A quelle bombe, si è scoperto recentemente, corrispondono quelle sospette mancate proroghe del 41 bis, ma Brusca ha tenuto a ribadire che quello era solo uno degli aspetti che interessavano lui, Bagarella, i fratelli Graviano e Matteo Messina Denaro, gli artefici di quei terribili eccidi, in quel momento, almeno nella fase iniziale, schieramento opposto a quello di Bernardo Provenzano che a quanto pare, si godeva la scena in disparte.
Solo successivamente, “verso la fine del 1993 o all’inizio del 1994, dopo la vicenda Contorno” Brusca e Bagarella si adoperano per contattare Dell’Utri e Berlusconi tramite Vittorio Mangano cercando di guadagnarsene la fiducia, facendo loro sapere che “la sinistra”, intesa come l’area più a sinistra della Dc, era a conoscenza della trattativa tra mafia e uomini dello Stato.

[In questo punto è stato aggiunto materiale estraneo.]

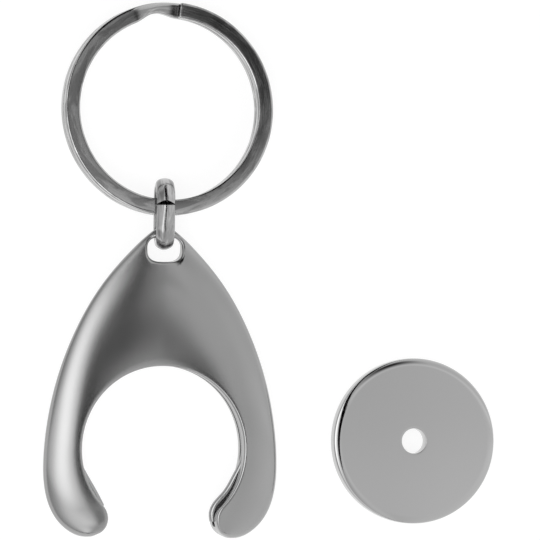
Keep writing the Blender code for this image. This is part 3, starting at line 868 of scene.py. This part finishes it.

La missiva però non era delle più rassicuranti: “Mandai Mangano a Milano ad avvertire Dell’Utri e, attraverso di lui,  Berlusconi che si apprestava a diventare premier, che senza la revisione del maxi processo e del 41bis le stragi sarebbero continuate”. Mangano sarebbe quindi tornato con la piena disponibilità da parte di Dell’Utri.
A suggellare questa sorta di patto l’attentato, per fortuna, fallito all’Olimpico: “Chiudiamo il caso con il vecchio, vendicandoci, e apriamo il nuovo”.
Loquace e guardingo Brusca ha ricostruito la storia di quegli anni dalla sua prospettiva, manca infatti da capire come si stesse muovendo contemporaneamente Bernardo Provenzano che certamente non se ne stava con le mani in mano, così come i fratelli Graviano che alla fine del ’93 non danno più notizie di sé, si trasferiscono a Milano e aprono un club di Forza Italia presso l’hotel San Paolo Palace di Palermo. All’insaputa e con grande disappunto di Bagarella.
Alla prossima udienza saranno sentiti proprio loro. Se si decidessero a parlare, forse finalmente si potrebbero mettere in fila tutti questi tasselli che al di là di tutte le versioni continuano a dimostrare che i capi spietati di Cosa Nostra avevano accesso ai vertici delle Istituzioni, vecchie e nuovi, e che dopo il fallito attentato all’Olimpico hanno smesso di cercare referenti a suon di bombe.